DNA machines could interface with biological systems to make intelligent medicines

Scientists have created a synthetic immune system out of three types of DNA-decorated gold nanoparticles. With each nanomachine mimicking a different immune cell type, the system can recognise, neutralise and remember an invading pathogen.

There are three key cell types in human and other mammalian adaptive immune systems. Dendritic cells kick off the immune response by capturing antigens – certain parts of a pathogen that identify it as harmful – and presenting them on their own cell surface. This signal tells T cells to destroy the invader, including cells infected by a virus.
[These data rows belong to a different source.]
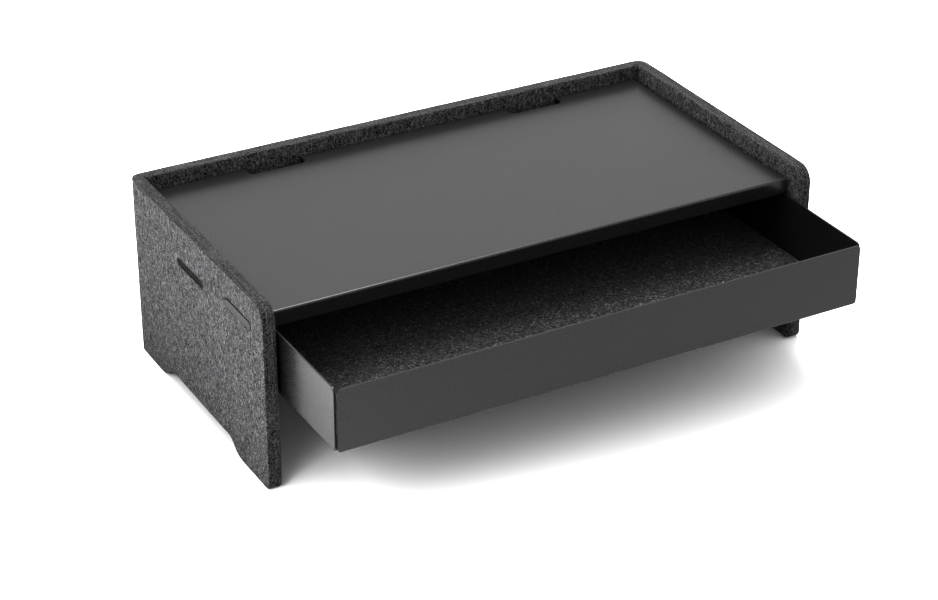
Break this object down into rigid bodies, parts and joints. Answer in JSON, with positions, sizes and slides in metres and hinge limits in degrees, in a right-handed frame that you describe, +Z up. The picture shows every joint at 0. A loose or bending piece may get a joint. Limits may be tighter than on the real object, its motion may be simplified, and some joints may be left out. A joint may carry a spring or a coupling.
{
  "type": "monitor riser stand",
  "caption": "Desk riser for a monitor: a felt wrap holds a folded steel shelf, with a shallow steel drawer that slides out under it.",
  "frame": {"origin": "on the floor, under the centre of the whole stand's box with the drawer 105 mm open, as at rest", "axes": "+X to the right seen from the front, +Y to the back, away from the side the drawer opens on, +Z up"},
  "size_m": [0.5, 0.351, 0.16],
  "materials": {
    "shell_felt": "thick grey melange felt",
    "liner_felt": "dark melange felt mat",
    "shelf_coating": "matte dark grey powder coat, fine texture",
    "drawer_coating": "matte dark grey powder coat, fine texture",
    "runner_coating": "matte dark grey powder coat",
    "glide_plastic": "natural acetal",
    "button_plastic": "black nylon",
    "bumper_rubber": "black rubber",
    "rivet_steel": "zinc plated"
  },
  "bodies": {
    "stand": {"felt_shell": "shell_felt", "shelf_panel": "shelf_coating", "runner_left": "runner_coating", "runner_right": "runner_coating", "glide_strip_left": "glide_plastic", "glide_strip_right": "glide_plastic", "guide_button_left_front": "button_plastic", "guide_button_left_rear": "button_plastic", "guide_button_right_front": "button_plastic", "guide_button_right_rear": "button_plastic", "rear_bumper_left": "bumper_rubber", "rear_bumper_right": "bumper_rubber", "rivet_left_front": "rivet_steel", "rivet_left_middle": "rivet_steel", "rivet_left_rear": "rivet_steel", "rivet_right_front": "rivet_steel", "rivet_right_middle": "rivet_steel", "rivet_right_rear": "rivet_steel"},
    "drawer": {"drawer_tray": "drawer_coating", "drawer_liner": "liner_felt", "stop_peg_left": "button_plastic", "stop_peg_right": "button_plastic"}
  },
  "joints": [
    {"name": "drawer_slide", "type": "slide", "parent": "stand", "child": "drawer", "axis": [0, -1, 0], "range_m": [-0.105, 0.045]}
  ]
}
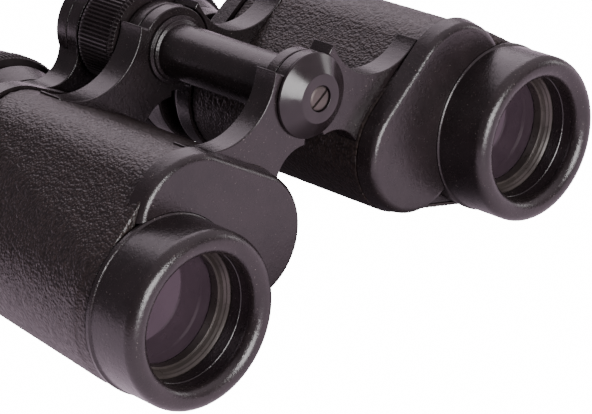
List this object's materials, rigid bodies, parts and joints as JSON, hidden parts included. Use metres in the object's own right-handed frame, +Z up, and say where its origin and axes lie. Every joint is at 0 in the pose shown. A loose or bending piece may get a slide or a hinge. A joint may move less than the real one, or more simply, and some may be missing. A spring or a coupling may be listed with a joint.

B cells can also destroy pathogens and are responsible for producing antibodies that help form an immunological memory.

A team led by Bin-Cheng Yin and Bang-Ce Ye from East China University of Science and Technology has now constructed the first artificial system that simulates this biological response. Each cell type is mimicked by DNA nanomachines: gold nanoparticles carrying single-stranded DNA or DNA hairpin loops on their surfaces.

When triggered with a model pathogen – a piece of the HIV DNA – the three nanomachines create a cascade reaction that clears almost 93% of the invader after 22 hours. When reinfected with the same pathogen after that time, the invasion is neutralised at a much higher rate – 97% within only 10 hours.

The first nanomachine to interact with the invading pathogen is the dendritic cell mimic. The pathogen DNA strand breaks open the nanomachine’s DNA hairpin structure, which releases another DNA strand that was attached to the particle’s surface. This strand then activates the T cell-type machine to release another DNA strand that in turn sets off the B cell-mimicking machine. The latter releases an antigen-type DNA strand that permanently binds the pathogen strand.

The pathogen permanently unlocks a hairpin DNA structure in the B cell nanomachine. This means that when the pathogen reinvades, the B cell machine can directly bind it without requiring the three-machine cascade. A reinfection is therefore cleared more quickly. By modifying five nanoparticle-bound DNA strands, the team could also adapt the system to react to other invaders such as DNA pieces related to cancer.

Yin says that the team devoted a lot of effort to making sure the three machines work together. ‘The most difficult part is [to avoid] the nonspecific activation of the machines via a nonspecific reaction between the interrelated components.’

‘One way to understand the work is to look at it as a system for computation,’ says Ido Bachelet, an expert in DNA nanorobotics at Bar Ilan University in Israel. ‘It receives inputs, it processes information, it generates an output – it’s essentially a DNA computer. It’s a beautiful demonstration that molecules can compute, that you can program matter.’

Because DNA computers can directly interface with biological systems, they could be used as programmable medications, says Bachelet. Such systems could then autonomously detect diseases and release drugs when necessary.